Scan the material that follows. Copy every line containing the word "joints".
----- RECORDS SHOWN
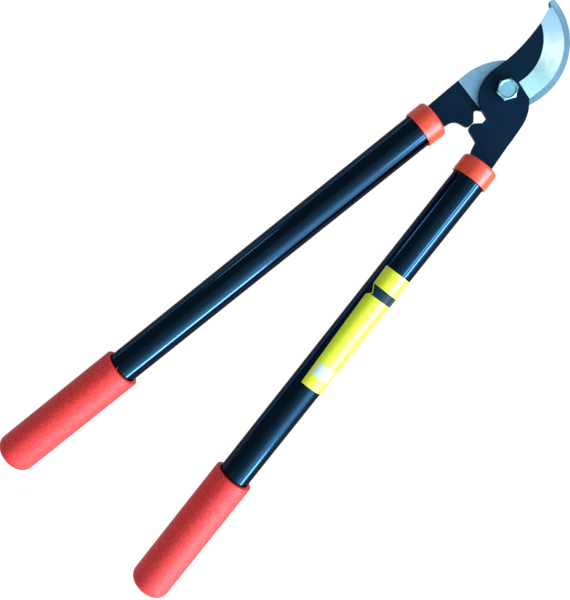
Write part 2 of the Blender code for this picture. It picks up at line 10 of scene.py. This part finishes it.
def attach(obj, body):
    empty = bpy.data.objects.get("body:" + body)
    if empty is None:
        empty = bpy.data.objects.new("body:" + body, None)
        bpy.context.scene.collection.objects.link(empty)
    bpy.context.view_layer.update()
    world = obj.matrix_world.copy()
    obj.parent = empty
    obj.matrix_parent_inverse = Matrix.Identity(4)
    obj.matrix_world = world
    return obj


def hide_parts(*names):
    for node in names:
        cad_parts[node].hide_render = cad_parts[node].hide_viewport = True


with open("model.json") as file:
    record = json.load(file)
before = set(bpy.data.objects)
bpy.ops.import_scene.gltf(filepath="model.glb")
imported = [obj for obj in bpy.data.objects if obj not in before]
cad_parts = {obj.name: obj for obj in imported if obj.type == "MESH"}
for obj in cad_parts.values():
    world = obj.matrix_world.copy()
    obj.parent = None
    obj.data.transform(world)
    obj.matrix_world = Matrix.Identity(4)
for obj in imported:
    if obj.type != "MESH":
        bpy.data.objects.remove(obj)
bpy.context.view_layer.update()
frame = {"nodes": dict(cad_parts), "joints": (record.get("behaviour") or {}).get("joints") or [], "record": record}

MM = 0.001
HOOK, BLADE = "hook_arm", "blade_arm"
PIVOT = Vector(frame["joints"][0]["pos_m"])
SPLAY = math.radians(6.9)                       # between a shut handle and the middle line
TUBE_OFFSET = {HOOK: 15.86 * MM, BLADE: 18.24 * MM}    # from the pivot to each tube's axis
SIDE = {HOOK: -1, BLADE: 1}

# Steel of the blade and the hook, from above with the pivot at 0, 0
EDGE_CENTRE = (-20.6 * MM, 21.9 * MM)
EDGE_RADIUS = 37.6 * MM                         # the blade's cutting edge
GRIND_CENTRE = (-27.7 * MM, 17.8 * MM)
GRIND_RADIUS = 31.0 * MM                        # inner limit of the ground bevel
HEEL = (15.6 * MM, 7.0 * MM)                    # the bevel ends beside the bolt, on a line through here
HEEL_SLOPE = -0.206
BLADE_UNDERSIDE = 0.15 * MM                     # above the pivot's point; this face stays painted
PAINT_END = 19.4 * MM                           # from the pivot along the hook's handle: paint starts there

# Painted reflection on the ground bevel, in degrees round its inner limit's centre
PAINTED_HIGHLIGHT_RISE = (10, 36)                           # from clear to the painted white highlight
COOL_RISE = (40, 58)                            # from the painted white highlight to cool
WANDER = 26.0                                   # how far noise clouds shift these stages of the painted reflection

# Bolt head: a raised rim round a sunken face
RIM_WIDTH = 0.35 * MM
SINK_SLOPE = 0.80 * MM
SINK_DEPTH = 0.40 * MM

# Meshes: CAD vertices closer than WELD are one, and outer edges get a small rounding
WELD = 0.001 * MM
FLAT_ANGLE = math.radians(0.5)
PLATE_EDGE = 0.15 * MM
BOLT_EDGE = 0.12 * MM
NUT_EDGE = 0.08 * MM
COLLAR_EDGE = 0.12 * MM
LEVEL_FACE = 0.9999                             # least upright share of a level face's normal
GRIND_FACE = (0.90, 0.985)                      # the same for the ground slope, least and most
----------
----- RECORDS SHOWN
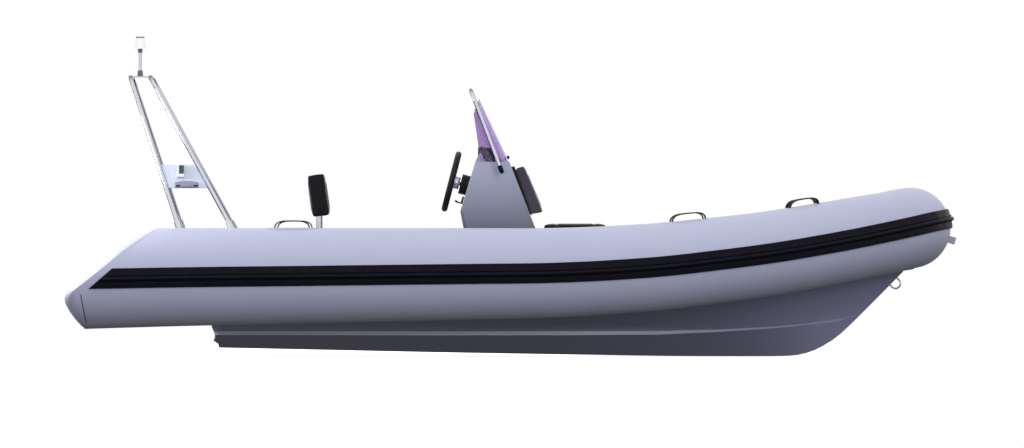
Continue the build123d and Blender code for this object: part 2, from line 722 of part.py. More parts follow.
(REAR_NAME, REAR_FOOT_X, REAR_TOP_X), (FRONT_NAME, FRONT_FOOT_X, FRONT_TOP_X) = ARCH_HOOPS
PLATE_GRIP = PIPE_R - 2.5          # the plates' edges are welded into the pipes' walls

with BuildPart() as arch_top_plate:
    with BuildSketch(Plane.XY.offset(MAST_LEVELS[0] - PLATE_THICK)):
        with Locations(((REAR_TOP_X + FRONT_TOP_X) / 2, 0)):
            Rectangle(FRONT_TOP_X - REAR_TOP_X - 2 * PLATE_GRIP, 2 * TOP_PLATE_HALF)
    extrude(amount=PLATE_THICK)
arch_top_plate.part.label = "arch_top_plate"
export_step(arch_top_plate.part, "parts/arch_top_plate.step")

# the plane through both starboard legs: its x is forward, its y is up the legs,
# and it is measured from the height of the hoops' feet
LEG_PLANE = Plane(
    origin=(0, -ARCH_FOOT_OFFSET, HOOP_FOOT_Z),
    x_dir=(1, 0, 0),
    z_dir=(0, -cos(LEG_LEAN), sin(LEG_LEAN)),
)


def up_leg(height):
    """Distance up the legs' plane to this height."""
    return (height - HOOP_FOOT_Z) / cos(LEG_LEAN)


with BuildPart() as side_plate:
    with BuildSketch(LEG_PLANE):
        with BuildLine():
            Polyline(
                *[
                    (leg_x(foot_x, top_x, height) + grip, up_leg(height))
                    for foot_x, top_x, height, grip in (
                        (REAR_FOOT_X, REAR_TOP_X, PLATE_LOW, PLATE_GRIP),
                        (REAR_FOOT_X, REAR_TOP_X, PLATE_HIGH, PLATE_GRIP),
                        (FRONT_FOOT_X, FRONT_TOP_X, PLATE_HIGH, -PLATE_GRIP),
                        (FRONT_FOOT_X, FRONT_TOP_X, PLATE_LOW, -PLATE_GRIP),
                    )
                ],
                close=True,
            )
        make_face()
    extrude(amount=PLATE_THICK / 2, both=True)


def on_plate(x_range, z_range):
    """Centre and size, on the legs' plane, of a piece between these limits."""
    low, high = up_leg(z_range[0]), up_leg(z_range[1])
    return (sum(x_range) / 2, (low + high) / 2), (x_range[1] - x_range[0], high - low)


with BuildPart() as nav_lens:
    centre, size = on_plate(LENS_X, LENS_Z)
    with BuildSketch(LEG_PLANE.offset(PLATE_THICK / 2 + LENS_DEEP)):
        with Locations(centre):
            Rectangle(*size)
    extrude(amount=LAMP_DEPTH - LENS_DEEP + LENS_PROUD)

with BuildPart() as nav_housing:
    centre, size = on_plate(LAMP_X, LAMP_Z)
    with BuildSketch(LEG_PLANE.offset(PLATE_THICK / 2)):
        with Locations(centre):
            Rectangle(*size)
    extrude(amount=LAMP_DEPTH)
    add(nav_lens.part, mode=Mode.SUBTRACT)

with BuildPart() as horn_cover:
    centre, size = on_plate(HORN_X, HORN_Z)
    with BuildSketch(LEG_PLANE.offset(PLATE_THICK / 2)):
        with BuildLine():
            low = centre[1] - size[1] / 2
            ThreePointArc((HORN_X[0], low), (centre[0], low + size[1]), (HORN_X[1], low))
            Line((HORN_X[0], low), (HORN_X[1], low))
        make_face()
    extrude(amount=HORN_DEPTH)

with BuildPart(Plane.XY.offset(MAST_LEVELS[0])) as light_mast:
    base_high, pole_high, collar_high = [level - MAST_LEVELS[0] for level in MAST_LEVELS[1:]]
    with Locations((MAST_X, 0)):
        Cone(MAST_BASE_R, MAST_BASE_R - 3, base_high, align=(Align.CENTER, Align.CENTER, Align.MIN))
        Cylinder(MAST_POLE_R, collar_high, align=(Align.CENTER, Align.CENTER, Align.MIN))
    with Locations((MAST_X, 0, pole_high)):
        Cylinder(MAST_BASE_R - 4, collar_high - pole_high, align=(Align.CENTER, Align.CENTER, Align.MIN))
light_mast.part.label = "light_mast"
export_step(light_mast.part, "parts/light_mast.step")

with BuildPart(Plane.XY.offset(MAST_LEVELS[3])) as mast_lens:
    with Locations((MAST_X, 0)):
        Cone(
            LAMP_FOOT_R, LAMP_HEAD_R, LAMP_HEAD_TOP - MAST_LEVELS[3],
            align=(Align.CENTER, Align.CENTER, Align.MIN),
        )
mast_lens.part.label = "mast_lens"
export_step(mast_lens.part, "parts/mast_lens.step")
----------
----- RECORDS SHOWN
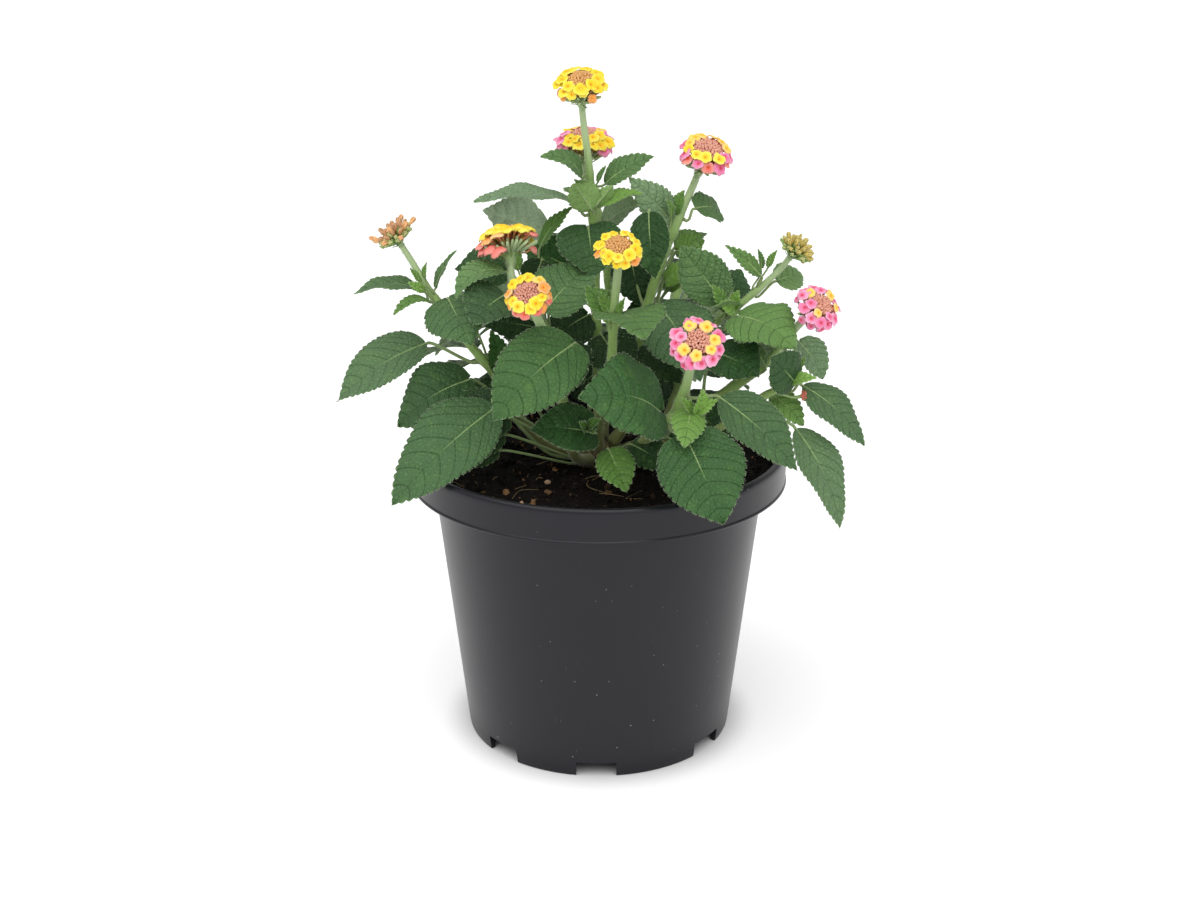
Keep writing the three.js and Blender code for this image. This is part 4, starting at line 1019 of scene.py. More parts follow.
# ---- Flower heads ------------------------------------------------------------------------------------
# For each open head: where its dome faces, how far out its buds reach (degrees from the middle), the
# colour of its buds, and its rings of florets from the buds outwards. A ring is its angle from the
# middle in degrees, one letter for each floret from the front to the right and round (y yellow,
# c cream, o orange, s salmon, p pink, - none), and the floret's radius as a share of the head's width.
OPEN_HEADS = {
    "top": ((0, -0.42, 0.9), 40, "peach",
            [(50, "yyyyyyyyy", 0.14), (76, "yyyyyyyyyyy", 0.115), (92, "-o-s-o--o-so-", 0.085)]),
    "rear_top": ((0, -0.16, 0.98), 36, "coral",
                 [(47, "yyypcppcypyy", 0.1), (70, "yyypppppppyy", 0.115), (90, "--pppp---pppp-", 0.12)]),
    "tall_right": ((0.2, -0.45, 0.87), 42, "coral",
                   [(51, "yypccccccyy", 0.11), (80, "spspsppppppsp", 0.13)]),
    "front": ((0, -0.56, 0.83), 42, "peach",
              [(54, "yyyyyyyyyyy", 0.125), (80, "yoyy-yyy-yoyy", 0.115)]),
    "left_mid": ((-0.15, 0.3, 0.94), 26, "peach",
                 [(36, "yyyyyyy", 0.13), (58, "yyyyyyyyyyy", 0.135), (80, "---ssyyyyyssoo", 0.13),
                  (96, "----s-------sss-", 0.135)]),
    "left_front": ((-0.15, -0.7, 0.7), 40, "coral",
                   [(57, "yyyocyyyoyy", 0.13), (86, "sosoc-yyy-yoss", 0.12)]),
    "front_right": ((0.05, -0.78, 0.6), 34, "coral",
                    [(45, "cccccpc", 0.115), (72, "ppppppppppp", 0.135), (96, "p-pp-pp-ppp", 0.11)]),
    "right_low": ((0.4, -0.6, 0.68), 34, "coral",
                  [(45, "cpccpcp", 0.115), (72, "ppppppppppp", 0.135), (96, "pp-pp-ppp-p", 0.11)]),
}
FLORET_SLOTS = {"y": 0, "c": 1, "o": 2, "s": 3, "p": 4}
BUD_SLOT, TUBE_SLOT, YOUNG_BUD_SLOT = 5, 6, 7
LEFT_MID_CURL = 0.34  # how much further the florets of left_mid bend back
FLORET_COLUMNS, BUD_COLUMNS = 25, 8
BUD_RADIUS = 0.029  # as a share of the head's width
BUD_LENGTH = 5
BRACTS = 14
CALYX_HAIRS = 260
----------
• **WRITTEN ANSWER**
frame = {"nodes": dict(cad_parts), "joints": (record.get("behaviour") or {}).get("joints") or [], "record": record}
PIVOT = Vector(frame["joints"][0]["pos_m"])